Si esto era cierto para los desterrados de
Dios en Babilonia, cuánto más cierto será
para los exiliados cristianos de este mundo
«babilónico». ¿Qué se supone que hagamos
entonces?
Debemos hacer las tareas ordinarias que hacen
falta llevar a cabo: edificar casas, vivir
en ellas, plantar huertos. Nada de esto nos
contamina si uno lo hace para el verdadero Rey
y no solo para que los demás lo vean, como hacen
los que quieren agradar a los hombres.
Procuremos el bienestar del lugar adonde Dios nos
envió.

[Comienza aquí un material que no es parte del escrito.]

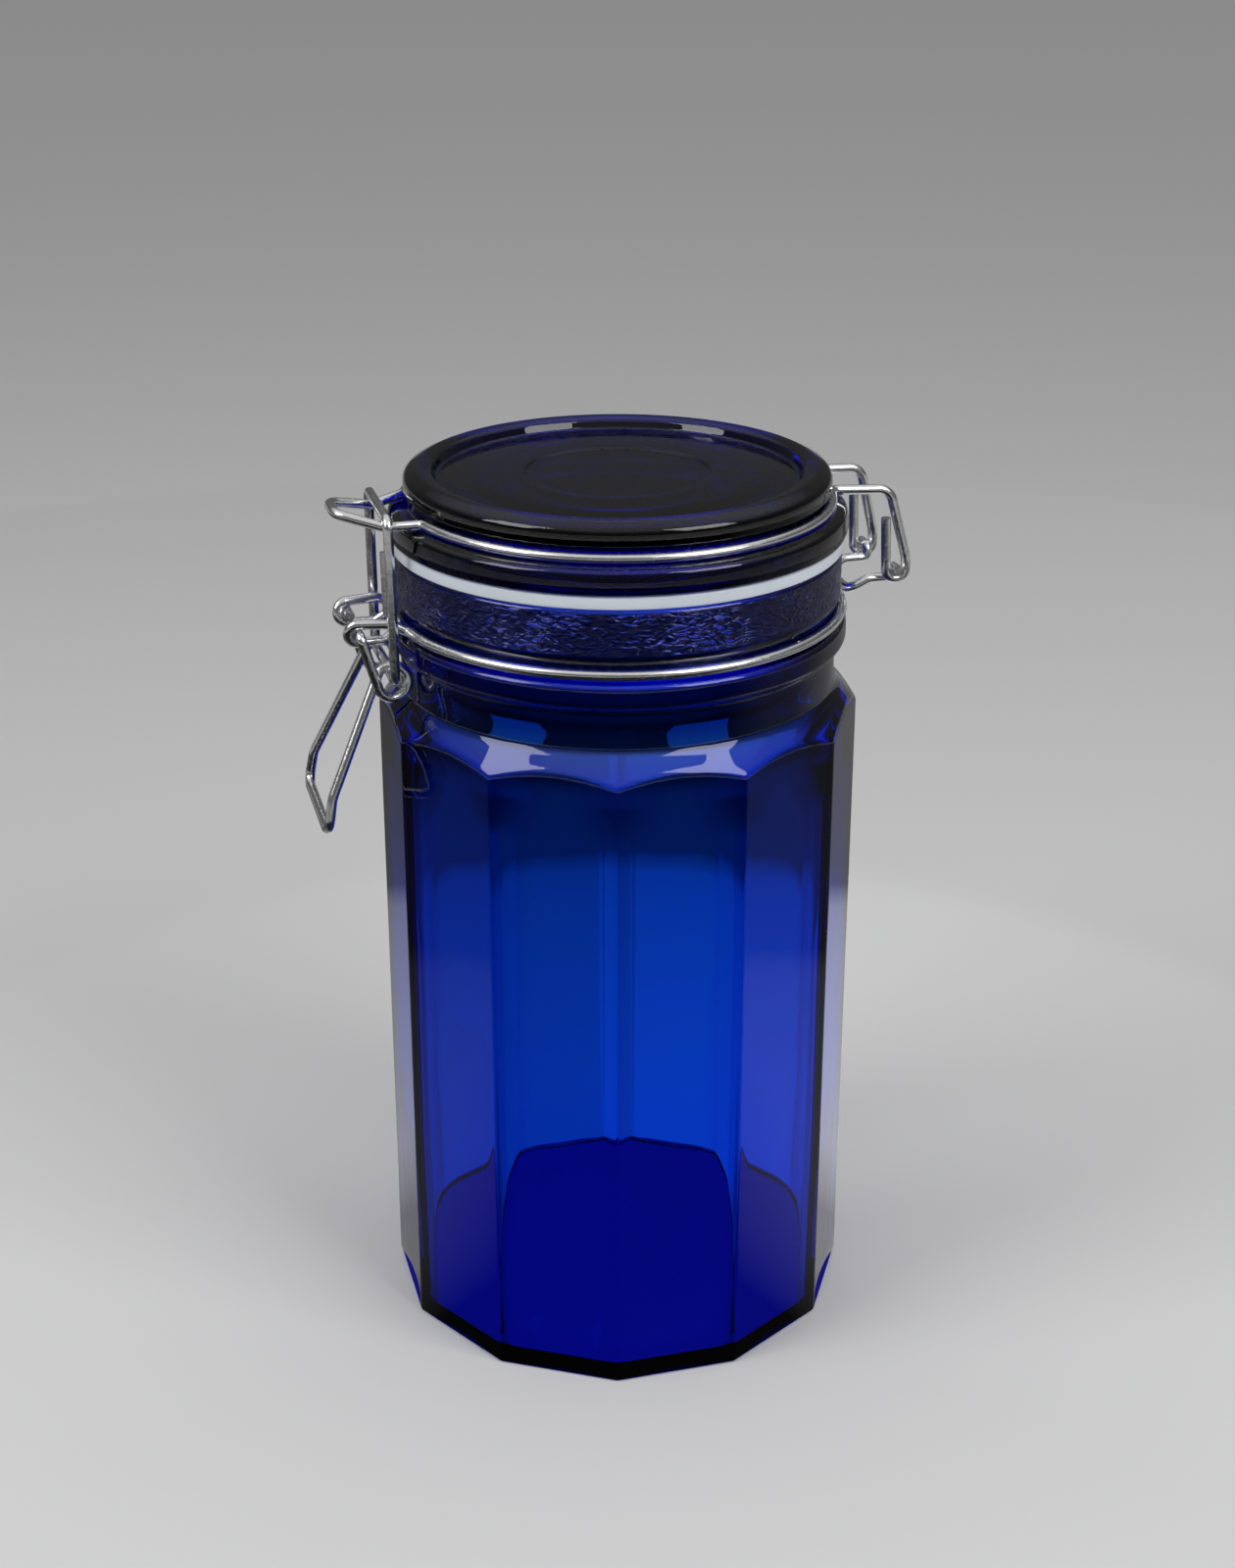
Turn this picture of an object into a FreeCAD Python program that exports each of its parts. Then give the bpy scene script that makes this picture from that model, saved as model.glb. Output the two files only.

Pensemos que somos enviados de Dios a ese
lugar, porque en verdad lo somos.
Oremos al Señor por nuestra ciudad. Pidamos que
cosas grandes y buenas sucedan ahí. Es evidente
que Dios no es indiferente respecto al bienestar
de ese lugar. Una razón para creerlo es que, en
el bienestar de la ciudad, su pueblo también haya
bienestar.
Esto no significa que debemos dejar de vivir como
exiliados. De hecho, le hacemos más bien a este
mundo al mantenernos libres de sus atracciones y
deseos, perseverando en nuestra posición. Servimos
más a nuestra ciudad tomando nuestros valores de la
ciudad «que está por venir» (Hebreos 13:14). Le
hacemos el mayor bien cuando llamamos a tantos
ciudadanos como nos sea posible a convertirse en
ciudadanos de «la Jerusalén de arriba» (Gálatas 4:26).
Vivamos de un modo que haga que los habitantes de
nuestra ciudad deseen conocer a nuestro Rey.